By Mike Lauterborn
(for Westport News)
Westport, CT – Elvira’s Deli and Pizza in the Old Mill Beach area went dark for two months after a patron’s car came through an exterior wall and damaged the building. During that time, not only repairs were made, but extensive renovations conducted. Late Saturday afternoon, Elvira’s celebrated its reopening, inviting neighbors and friends to a party in the store.
Niki Yiovanakos, daughter of owners Stacey and Nick, said the family came from northern Greece in 1974 and that her grandfather Harry started a diner in Danbury. Niki’s parents then opened Tower of Pizza in Ridgefield. In 1994, Stacey’s sister Elvira was diagnosed with breast cancer – she passed in June 1997. The family moved down to Norwalk, saw the vacancy in Westport and started the deli, honoring Elvira.
Niki was just graduating from college and jumped into the business. Her brother John also joined in, working there for the first seven years, before going to work in Manhattan for Citibank. “During the renovation, I decided to come back to work here and keep the family business going for years to come.”
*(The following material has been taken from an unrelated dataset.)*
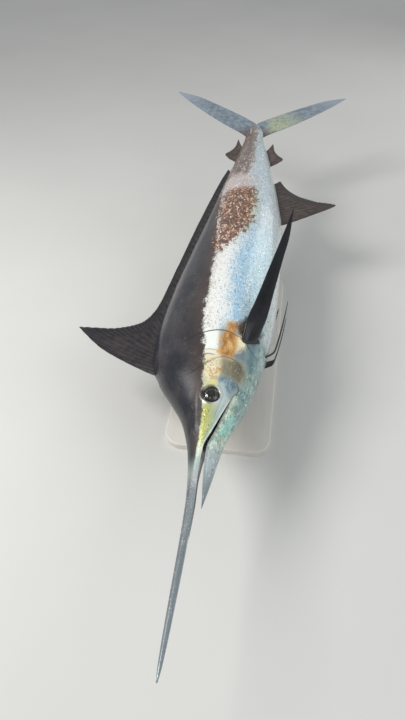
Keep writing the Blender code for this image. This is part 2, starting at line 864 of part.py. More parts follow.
def rounded_plate(name, length, width, thickness, corner, edge, colour, roughness, metallic):
    """A flat plate with round corners and a chamfered top edge, standing on the floor."""
    corners = []
    for cx, cy, start in (
        (1, 1, 0),
        (-1, 1, 90),
        (-1, -1, 180),
        (1, -1, 270),
    ):
        for k in range(7):
            angle = math.radians(start + 90 * k / 6)
            corners.append((cx * (width / 2 - corner), cy * (length / 2 - corner), angle))
    rings = []
    for z, inset in ((0, 0), (thickness - edge, 0), (thickness, edge)):
        rings.append(
            [
                Vector((x + (corner - inset) * math.cos(a), y + (corner - inset) * math.sin(a), z))
                for x, y, a in corners
            ]
        )
    return add_mesh(name, *loft(rings), colour, roughness, metallic)


def cylinder(name, x, y, low, high, radius, colour, roughness, metallic, sides=20):
    turns = [2 * math.pi * k / sides for k in range(sides)]
    rings = [
        [Vector((x + radius * math.cos(a), y + radius * math.sin(a), z)) for a in turns]
        for z in (low, high)
    ]
    return add_mesh(name, *loft(rings), colour, roughness, metallic)


def make_stand(cutter, board, steel):
    size = (base_length, base_width, base_thickness, base_corner, base_edge)
    rounded_plate("stand_base", *size, board, 0.5, 0.0)
    flange_low = base_thickness + gap
    flange_top = flange_low + flange_thickness
    for end, share in zip(("front", "rear"), rod_shares):
        foot = place(share * fork_length, rod_height * fork_length, 0)
        flange = (foot.x, foot.y, flange_low, flange_top, flange_radius)
        cylinder("stand_flange_" + end, *flange, steel, 0.3, 1.0)
        bar = (foot.x, foot.y, flange_top + gap, foot.z, rod_radius)
        rod = cylinder("stand_rod_" + end, *bar, steel, 0.3, 1.0)
        cut_with(rod, cutter)
        keep_largest(rod)


def main():
    for obj in list(bpy.data.objects):
        bpy.data.objects.remove(obj)
    silver = (0.72, 0.78, 0.80)
    bone = (0.33, 0.36, 0.38)
    olive = (0.52, 0.55, 0.30)
    teal = (0.50, 0.66, 0.62)
    bronze = (0.60, 0.38, 0.17)
    brown = (0.16, 0.13, 0.11)
    black = (0.03, 0.03, 0.035)
    grey = (0.40, 0.42, 0.46)
    cutter = make_body_cutter()
    make_bill(bone, 0.45)
    make_head(olive, 0.3)
    make_lower_jaw(teal, 0.3)
    make_eyes((0.03, 0.03, 0.03), 0.1)
    make_gill_covers(cutter, bronze, 0.3)
    make_trunk(silver, 0.25)
    make_tail_stock(brown, 0.35)
    make_median_fins(cutter, black, brown, 0.4)
    make_tail_fin(cutter, grey, 0.4)
    make_paired_fins(cutter, black, 0.4)
    make_stand(cutter, (0.62, 0.62, 0.60), (0.60, 0.60, 0.61))
    bpy.data.objects.remove(cutter)
    for obj in bpy.data.objects:
        obj.data.shade_smooth()
        obj.data.set_sharp_from_angle(angle=math.radians(35))


main()
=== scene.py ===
# A blue marlin as a still display model: one skin over the fish's flesh, its fins, its eyes and the
# stand. The fish is described as in its solids: share back from the tip of the lower jaw, height
# towards the back fin and side towards the fish's left, as parts of the length from jaw to tail fork.

import math
import random

import bpy
import numpy as np
from mathutils import Matrix, Vector


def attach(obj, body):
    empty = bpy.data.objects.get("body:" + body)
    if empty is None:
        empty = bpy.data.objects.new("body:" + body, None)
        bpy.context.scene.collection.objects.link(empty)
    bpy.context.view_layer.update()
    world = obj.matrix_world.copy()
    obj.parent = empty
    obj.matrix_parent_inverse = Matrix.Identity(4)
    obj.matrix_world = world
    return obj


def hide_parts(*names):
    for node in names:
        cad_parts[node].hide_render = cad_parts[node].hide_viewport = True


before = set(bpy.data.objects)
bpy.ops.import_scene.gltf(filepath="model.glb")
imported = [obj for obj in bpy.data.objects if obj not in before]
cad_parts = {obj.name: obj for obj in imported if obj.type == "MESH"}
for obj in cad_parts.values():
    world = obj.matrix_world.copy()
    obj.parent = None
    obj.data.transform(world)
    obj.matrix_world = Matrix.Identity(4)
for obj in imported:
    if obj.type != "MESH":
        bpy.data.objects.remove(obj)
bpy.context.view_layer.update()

body = {
    "length": 2.60,  # jaw tip to tail fork, metres
    "midplane": 0.38,  # height of the fish's middle over the floor
    "tailLift": 0.15,  # how far the bend raises the tail fork
    "bendStart": 0.30,
    "balance": 0.44,  # share that stands over the middle of the base
    "upperFullness": 1.85,
    "lowerFullness": 2.05,
    # share, top, bottom, half width
    "outline": (
        (-0.200, 0.0058, 0.0042, 0.0010), (-0.185, 0.0072, 0.0026, 0.0026),
        (-0.150, 0.0083, 0.0012, 0.0040), (-0.100, 0.0090, 0.0002, 0.0052),
        (-0.050, 0.0096, -0.0010, 0.0062), (0.000, 0.0108, -0.0120, 0.0076),
        (0.040, 0.0143, -0.0165, 0.0110), (0.080, 0.0205, -0.0218, 0.0172),
        (0.110, 0.0290, -0.0278, 0.0240), (0.135, 0.0390, -0.0365, 0.0305),
        (0.165, 0.0580, -0.0475, 0.0385), (0.200, 0.0820, -0.0555, 0.0465),
        (0.240, 0.0975, -0.0635, 0.0540), (0.300, 0.1035, -0.0725, 0.0605),
        (0.400, 0.0985, -0.0770, 0.0620), (0.500, 0.0880, -0.0770, 0.0580),
        (0.600, 0.0755, -0.0725, 0.0505), (0.700, 0.0620, -0.0590, 0.0405),
        (0.800, 0.0475, -0.0410, 0.0295), (0.880, 0.0355, -0.0240, 0.0210),
        (0.930, 0.0295, -0.0125, 0.0160), (0.960, 0.0270, -0.0095, 0.0120),
        (0.980, 0.0225, -0.0045, 0.0050),
    ),
}

mouth = {
    # share, height of the upper jaw's edge
    "line": (
        (-0.060, -0.0002), (0.000, -0.0006), (0.050, 0.0012), (0.080, 0.0002), (0.105, -0.0080),
        (0.160, -0.0280), (0.195, -0.0410),
    ),
    "corner": 0.160,
    "open": 0.0085,
    "narrow": 0.93,
    "tipRun": 0.050,
    "palateArch": 0.0016,
    "palateRun": (-0.06, 0.0, 0.13, 0.160),
    "floorDip": 0.0016,
    "floorRun": (0.0, 0.03, 0.13, 0.160),
    "lipRun": (0.015, 0.06, 0.140, 0.160),
    "lowerLip": 0.7,  # height of the lower lip, as a part of the upper one's
    "jawColour": (0.0, 0.02, 0.170, 0.200),
    "jawColourEdge": 0.0015,
    "insideRun": (-0.02, 0.02),
    # reach from the lip's edge, width and height in metres
    "lip": (0.0, 0.0042, 0.0026),
    "groove": (0.0085, 0.0022, -0.0008),
    # The mouth's slit is painted dark along the lower lip's edge as shade
    "darkEdge": (0.0052, 0.85),  # width and strength
    "darkRun": (0.055, 0.085),
}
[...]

Close to $100,000 was dedicated to the renovation work, to install new floors, cabinets, kitchen equipment and coolers, according to Nick.
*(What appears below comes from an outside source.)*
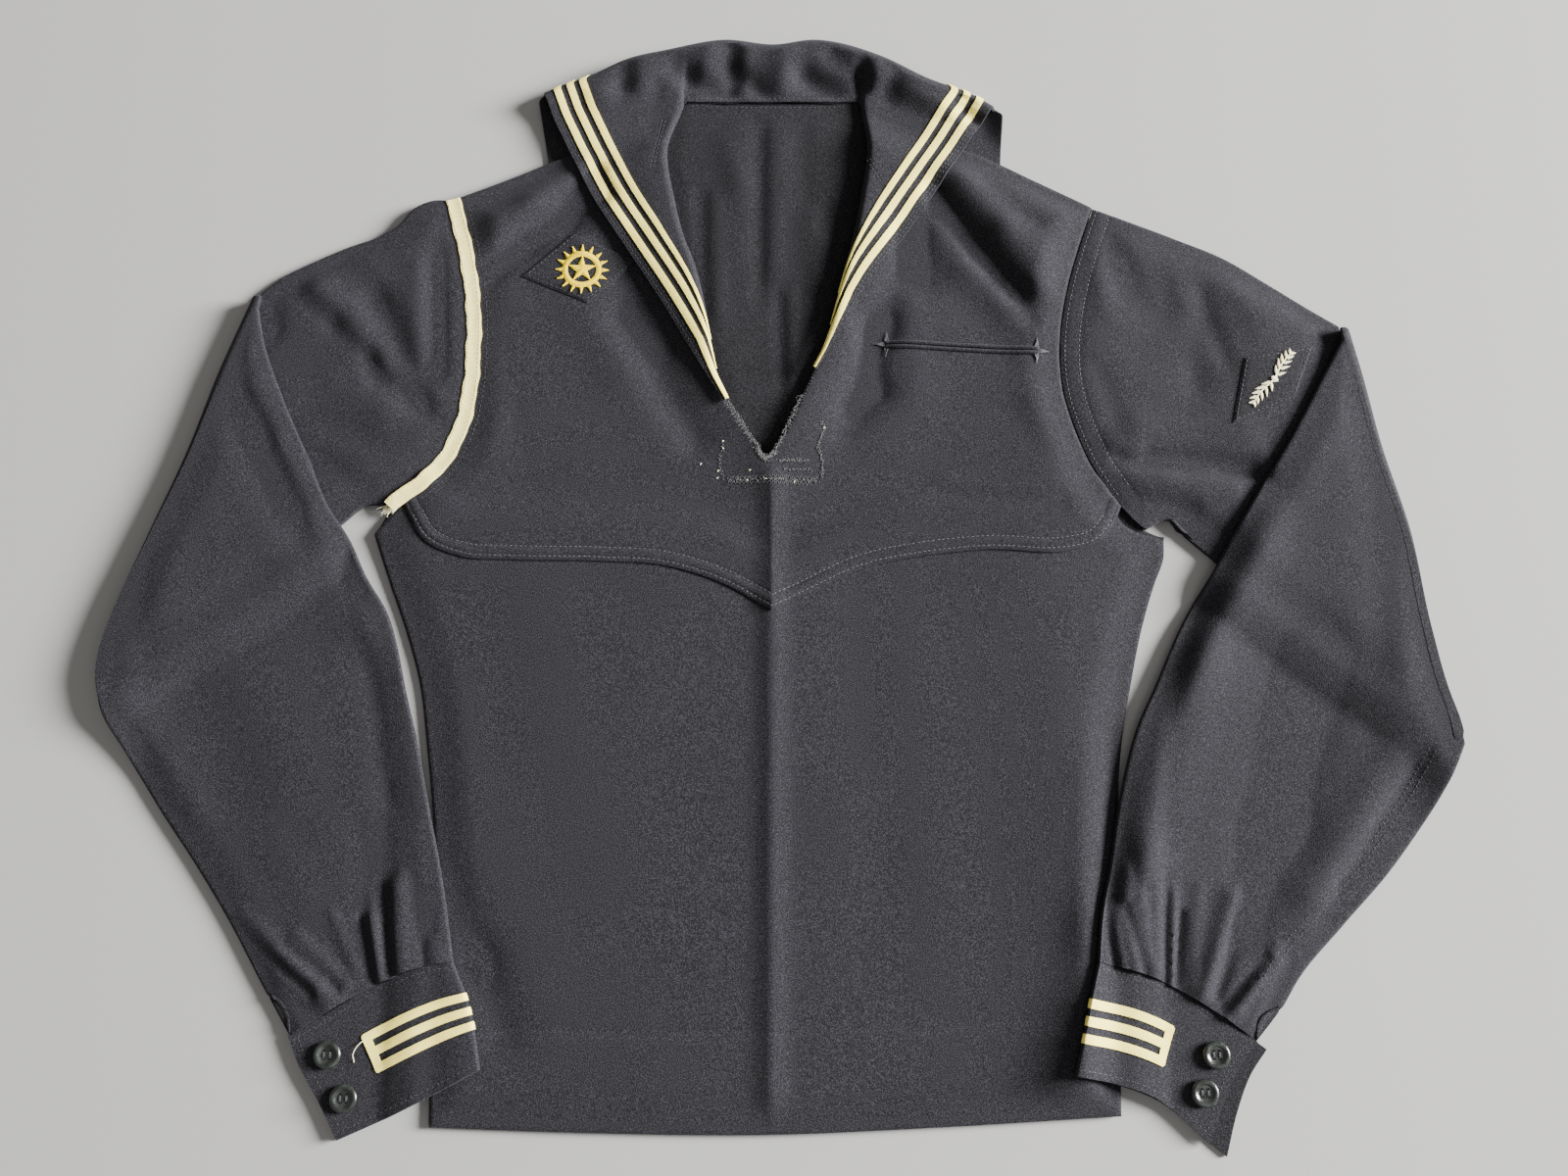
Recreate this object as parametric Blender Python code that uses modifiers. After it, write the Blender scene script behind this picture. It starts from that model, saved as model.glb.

The business actually reopened last Monday, according to Stella Yiovanakos, John’s wife. “We wanted to have an official grand reopening and invite the community to participate,” she said. To mark the occasion, colorful balloons were strung up around the place and pastries, gyros, souvlaki, wings and more were prepared and offered to visitors.
Since its founding 15 years ago, Elvira’s has become a beloved landmark. All in attendance had only positive things to say.
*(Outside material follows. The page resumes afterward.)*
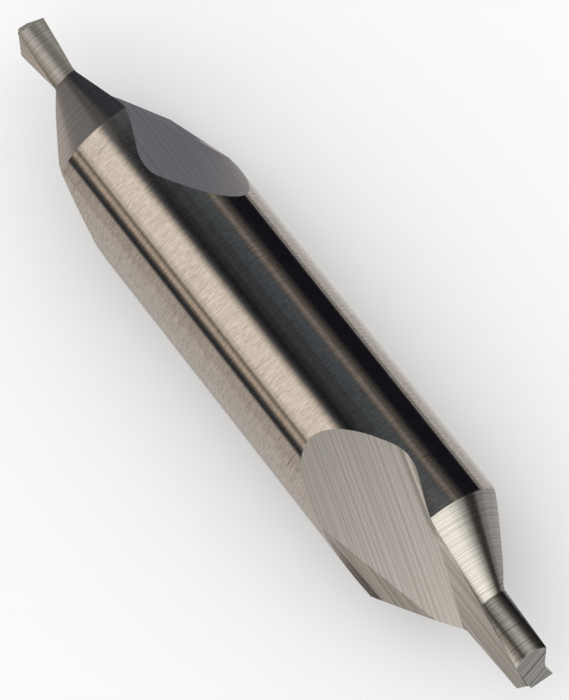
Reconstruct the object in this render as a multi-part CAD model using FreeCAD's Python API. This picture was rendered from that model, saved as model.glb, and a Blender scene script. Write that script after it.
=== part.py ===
"""Double-ended centre drill for right-hand cutting, as one solid.

A plain round body carries the same nose at each end: a 60 degree cone that
countersinks, and a short pilot drill in front of it. Two flutes on each nose
run out into the body, so either end can cut when the other is worn.

Frame: X runs along the drill, the origin is on the axis at the middle of the
body, and Z points to the side where a flute and its land are both seen.
Angles round the axis are counted from +Z towards +Y. The nose is made for the
+X end, with x counted from the shoulder, where the cone meets the body.
"""
import FreeCAD, Part
import math
import os

# Main sizes, in millimetres and degrees
BODY_DIA = 10.0
PILOT_DIA = 3.88
OVERALL = 54.3
PILOT_LEN = 5.4
CONE_ANGLE = 60.0
POINT_ANGLE = 118.0

# Relief: each land falls away behind its cutting edge, as an off-centre grind
CONE_RELIEF = 0.10
PILOT_RELIEF = 0.03
RELIEF_AT = -81.0
LAND_SPLIT_AT = 28.0

# Flute floor in the body: a flat that sinks towards the tip
FLOOR_DEPTH_FROM_AXIS = 1.60
FLOOR_SINK = 21.4
FLOOR_FACES = -22.3

# Flute floor beside the pilot: a flat that leaves the web
WEB_HALF = 0.55
WEB_TAPER = 4.0
WEB_FACES = -48.0

# Cutting face: an upright wall that slants round the tool, more so in the body
WALL_OFFSET = 1.24
WALL_LEAN = 5.7
WALL_SLANT_NEAR_NOSE = 10.6
WALL_SLANT_FAR_NOSE = 8.2
WALL_SLANT_BODY = 21.8
WALL_BEND_R = 12.0
ROOT_R = 0.90

# Heel: the trailing corner of each land is broken by two narrow flats
HEEL_FROM_AXIS = 3.49
HEEL_SINK = 16.2
HEEL_FACES = -54.3
INNER_HEEL_FROM_AXIS = 2.13
INNER_HEEL_SINK = 21.9
INNER_HEEL_FACES = -32.3

# The heel flats stop at an upright plane on the heel's side of the axis
HEEL_SIDE = 1.0
HEEL_SIDE_FACES = -90.0

# Point: two flat facets, one ground a little longer than the other
FACET_FACES = 16.0
FACET_UNEVEN = 0.20

# Angle of the cross axis about which one end is turned into the other
END_TURN_AT = 15.5

# Spare length of the turned shapes, and reach of the cutting shapes
SPARE = 6.0
BLOCK = 30.0

# Cosine under which two directions count as square to each other
SQUARE_LIMIT = 1e-6

BODY_R = BODY_DIA / 2
PILOT_R = PILOT_DIA / 2
CONE_SLOPE = math.tan(math.radians(CONE_ANGLE / 2))
POINT_SLOPE = 1 / math.tan(math.radians(POINT_ANGLE / 2))
CONE_LEN = (BODY_R - PILOT_R) / CONE_SLOPE
SHOULDER_X = OVERALL / 2 - PILOT_LEN - CONE_LEN
WEB_AT = CONE_LEN

ORIGIN = FreeCAD.Vector(0, 0, 0)
AXIS = FreeCAD.Vector(1, 0, 0)


def outward(angle):
    """Unit vector square to the axis at an angle round it."""
    turn = math.radians(angle)
    return FreeCAD.Vector(0, math.sin(turn), math.cos(turn))


def from_shoulder(x, y, z):
    """Point of the +X nose, with x counted from its shoulder."""
    return FreeCAD.Vector(SHOULDER_X + x, y, z)


def block_above(point, faces, sink):
    """Large block standing on a flat.

    The flat passes through the point, faces the angle round the axis and sinks
    towards the tip by the sink angle.
    """
    up = outward(faces)
    side = up.cross(AXIS) * BLOCK
    tilt = math.radians(sink)
    normal = up * math.cos(tilt) + AXIS * math.sin(tilt)
    along = (AXIS * math.cos(tilt) - up * math.sin(tilt)) * BLOCK
    corners = [point - along - side, point + along - side, point + along + side, point - along + side]
    base = Part.Face(Part.makePolygon(corners + corners[:1]))
    return base.extrude(normal * BLOCK)


def turned_cone():
    """Full cone of the nose, run out behind the shoulder."""
    back_r = BODY_R + SPARE * CONE_SLOPE
    length = back_r / CONE_SLOPE
    return Part.makeCone(back_r, 0, length, from_shoulder(-SPARE, 0, 0), AXIS)


def turned_pilot():
    """Full pilot, longer than the finished one."""
    length = CONE_LEN + PILOT_LEN + SPARE
    return Part.makeCylinder(PILOT_R, length, from_shoulder(0, 0, 0), AXIS)


def relieved_land():
    """Half of the nose, moved off centre so its land falls away to the heel."""
    cone = turned_cone()
    cone.translate(outward(RELIEF_AT) * CONE_RELIEF)
    pilot = turned_pilot()
    pilot.translate(outward(RELIEF_AT) * PILOT_RELIEF)
    keep = block_above(from_shoulder(0, 0, 0), LAND_SPLIT_AT, 0)
    return cone.fuse(pilot).common(keep)


def turned_half(shape):
    """The same shape half a turn further round the axis."""
    copy = shape.copy()
    copy.rotate(ORIGIN, AXIS, 180)
    return copy


def other_end(shape):
    """The same shape at the other end of the drill."""
    copy = shape.copy()
    copy.rotate(ORIGIN, outward(END_TURN_AT), 180)
    return copy


def blank():
    """The drill before its flutes: round body and two relieved noses."""
    core_end = SHOULDER_X - SPARE / 2
    core = Part.makeCylinder(BODY_R + SPARE, 2 * core_end, FreeCAD.Vector(-core_end, 0, 0), AXIS)
    land = relieved_land()
    nose = land.fuse(turned_half(land))
    outer = core.fuse([nose, other_end(nose)])
    bar_end = OVERALL / 2 + SPARE
    bar = Part.makeCylinder(BODY_R, 2 * bar_end, FreeCAD.Vector(-bar_end, 0, 0), AXIS)
    return bar.common(outer)


def wall_path(nose_slant):
    """Outline of the flute seen from +Z, with the cutting face as its long side."""
    turn = math.radians(WALL_SLANT_BODY - nose_slant)
    tangent = WALL_BEND_R * math.tan(turn / 2)
    nose_dir = FreeCAD.Vector(1, -math.tan(math.radians(nose_slant)), 0).normalize()
    body_dir = FreeCAD.Vector(-1, math.tan(math.radians(WALL_SLANT_BODY)), 0).normalize()
    corner = from_shoulder(0, WALL_OFFSET, 0)
    bend_start = corner + nose_dir * tangent
    bend_end = corner + body_dir * tangent
    inward = FreeCAD.Vector(-nose_dir.y, nose_dir.x, 0)
    centre = bend_start + inward * WALL_BEND_R
    middle = centre + (corner - centre).normalize() * WALL_BEND_R
    tip = corner + nose_dir * BLOCK
    tail = corner + body_dir * BLOCK
    low_tip = FreeCAD.Vector(tip.x, -BLOCK, 0)
    low_tail = FreeCAD.Vector(tail.x, -BLOCK, 0)
    edges = [Part.makeLine(tip, bend_start),
             Part.Arc(bend_start, middle, bend_end).toShape(),
             Part.makeLine(bend_end, tail),
             Part.makeLine(tail, low_tail),
             Part.makeLine(low_tail, low_tip),
             Part.makeLine(low_tip, tip)]
    return Part.Wire(edges)


def is_wall(face):
    """True for a face of the flute that stands along the leaning direction."""
    lean = math.radians(WALL_LEAN)
    upright = FreeCAD.Vector(0, -math.sin(lean), math.cos(lean))
    u_low, u_high, v_low, v_high = face.ParameterRange
    normal = face.normalAt((u_low + u_high) / 2, (v_low + v_high) / 2)
    return abs(normal.dot(upright)) < SQUARE_LIMIT


def root_edges(shape):
    """Edges inside the body where a cutting face meets a floor."""
    axis_line = Part.makeLine(AXIS * -BLOCK, AXIS * BLOCK)
    found = []
    for edge in shape.Edges:
        kinds = [is_wall(face) for face in shape.ancestorsOfType(edge, Part.Face)]
        if sum(kinds) == 1 and edge.distToShape(axis_line)[0] < BODY_R:
            found.append(edge)
    return found


def upright_prism(nose_slant):
    """Space in front of the cutting face, leaning with it."""
    prism = Part.Face(wall_path(nose_slant)).extrude(FreeCAD.Vector(0, 0, 2 * BLOCK))
    prism.translate(FreeCAD.Vector(0, 0, -BLOCK))
    prism.rotate(ORIGIN, AXIS, WALL_LEAN)
    return prism


def above_flat(from_axis, faces, sink, x):
    """Space above a flat that stands from_axis off the axis at x from the shoulder."""
    return block_above(from_shoulder(x, 0, 0) + outward(faces) * from_axis, faces, sink)


def above_web():
    """Space above the flat that leaves the web beside the pilot."""
    return above_flat(WEB_HALF, WEB_FACES, WEB_TAPER, WEB_AT)


def groove(prism, above_floor):
    """Space above one floor, with a rounded root along the cutting face."""
    sharp = prism.common(above_floor)
    return sharp.makeFillet(ROOT_R, root_edges(sharp))


def flute(prism):
    """Shape of the metal that one flute takes away."""
    above_floor = above_flat(FLOOR_DEPTH_FROM_AXIS, FLOOR_FACES, FLOOR_SINK, 0)
    return groove(prism, above_floor).common(groove(prism, above_web()))


def heel_flats(prism):
    """Shapes that break the trailing corner of a land, clear of web and root."""
    beside = above_flat(HEEL_SIDE, HEEL_SIDE_FACES, 0, 0)
    space = prism.common(above_web()).common(beside)
    outer = above_flat(HEEL_FROM_AXIS, HEEL_FACES, HEEL_SINK, 0)
    inner = above_flat(INNER_HEEL_FROM_AXIS, INNER_HEEL_FACES, INNER_HEEL_SINK, 0)
    return [space.common(outer), space.common(inner)]


def point_facet(extra):
    """Block that grinds one facet of the point, a little further out by extra."""
    point = from_shoulder(CONE_LEN + PILOT_LEN + extra, 0, 0)
    sink = math.degrees(math.atan(1 / POINT_SLOPE))
    return block_above(point, FACET_FACES, sink)


def grinds(nose_slant):
    """Everything that is ground away from one end, as it stands at +X."""
    prism = upright_prism(nose_slant)
    cuts = []
    for cut in [flute(prism)] + heel_flats(prism):
        cuts.append(cut)
        cuts.append(turned_half(cut))
    cuts.append(point_facet(-FACET_UNEVEN / 2))
    cuts.append(turned_half(point_facet(FACET_UNEVEN / 2)))
    return cuts


def centre_drill():
    """The finished drill."""
    near = grinds(WALL_SLANT_NEAR_NOSE)
    far = [other_end(cut) for cut in grinds(WALL_SLANT_FAR_NOSE)]
    drill = blank()
    for cut in near + far:
        drill = drill.cut(cut)
    return drill.removeSplitter()


def main():
    """Build the drill, print its size and write it."""
    os.makedirs("parts", exist_ok=True)
    drill = centre_drill()
    box = drill.optimalBoundingBox(False)
    print("solids", len(drill.Solids), "valid", drill.isValid())
    print("size", round(box.XLength, 3), round(box.YLength, 3), round(box.ZLength, 3))
    print("volume", round(drill.Volume, 2), "mm3", "shoulder at", round(SHOULDER_X, 3))
    drill.Solids[0].exportStep("parts/centre_drill.step")


main()
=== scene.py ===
"""Looks of a double-ended centre drill: ground steel, a pale floor and studio panels.

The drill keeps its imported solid. Every face of it is sorted into a zone, such
as the round body, a cone or a flute floor, and each zone gets the finish that
its grinding wheel leaves. Lengths are in metres unless a name ends in _mm or
_MM. Angles are in degrees, and those round the axis are counted from +Z
towards +Y.
"""
import logging
import math
from dataclasses import dataclass, field, replace
from enum import Enum
from typing import Any

import bpy
from mathutils import Matrix, Vector


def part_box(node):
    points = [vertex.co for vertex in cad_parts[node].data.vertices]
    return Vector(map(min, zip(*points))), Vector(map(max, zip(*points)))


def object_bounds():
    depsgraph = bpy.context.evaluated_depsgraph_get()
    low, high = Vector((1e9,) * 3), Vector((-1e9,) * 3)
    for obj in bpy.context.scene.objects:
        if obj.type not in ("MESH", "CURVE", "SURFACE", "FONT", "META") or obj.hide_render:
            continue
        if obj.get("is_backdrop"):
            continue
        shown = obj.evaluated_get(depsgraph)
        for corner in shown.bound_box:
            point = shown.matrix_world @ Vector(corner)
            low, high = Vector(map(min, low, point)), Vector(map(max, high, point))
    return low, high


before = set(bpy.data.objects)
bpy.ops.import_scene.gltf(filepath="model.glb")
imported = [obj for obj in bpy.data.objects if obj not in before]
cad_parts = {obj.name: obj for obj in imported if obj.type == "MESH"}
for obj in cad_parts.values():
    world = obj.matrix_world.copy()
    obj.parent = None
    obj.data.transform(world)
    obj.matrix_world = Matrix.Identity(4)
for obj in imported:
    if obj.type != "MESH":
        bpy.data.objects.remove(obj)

LOG = logging.getLogger("centre_drill")
MM = 0.001
AXIS = Vector((1.0, 0.0, 0.0))
OFF_AXIS = (0.0, 1.0, 1.0)
CONE_HALF_ANGLE = 30.0

# Kinds of node that the finishes use most, and the sockets of the mixing node
VECTOR = "ShaderNodeVectorMath"
MIX = "ShaderNodeMix"
MIX_SHARE = 0
MIX_FIRST_NUMBER = 2
MIX_SECOND_NUMBER = 3
MIX_FIRST_COLOUR = 6
MIX_SECOND_COLOUR = 7
MIX_COLOUR_OUT = 2


def linear(hex_colour: str) -> tuple[float, float, float, float]:
    """Turn an sRGB hex colour into linear light, with the constants of the sRGB curve.

    Args:
        hex_colour: Six hex digits after a hash sign.

    Returns:
        Red, green, blue and an alpha of one.
    """
    parts = [int(hex_colour[i:i + 2], 16) / 255 for i in (1, 3, 5)]
    red, green, blue = (part / 12.92 if part <= 0.04045 else ((part + 0.055) / 1.055) ** 2.4
                        for part in parts)
    return (red, green, blue, 1.0)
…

“I love coming here and all the people are so nice,” said Samantha Pacilio, 10, stopping in with teammates after a basketball practice. “We love seeing our friends.”
Stacie Curran, who has lived across the street since the business opened, said, “We’ve been to all their kids’ weddings, showers and other family celebrations. At Christmastime, everyone sends cards, which they hang up in the store. All the local moms pick up lunch here as they put their kids on the bus. We were shocked about the accident but glad they made the best of it.”
Teri Alein lives on nearby Danbury Avenue and comes down to Elvira’s most mornings for coffee. “I remember when they bought the place,” she said. “A lot of people chipped in to help and they paid everyone back. When my kids and grandkids visit, the first thing they want to do is come to Elvira’s.”
The secret to the family’s success, besides their tasty menu and convenience, is the relationship they have formed with the area. “Everyone knows each other and is very friendly,” said Stella.
Added Nick, “We have moms coming in here with kids, who were little girls when they first started visiting.”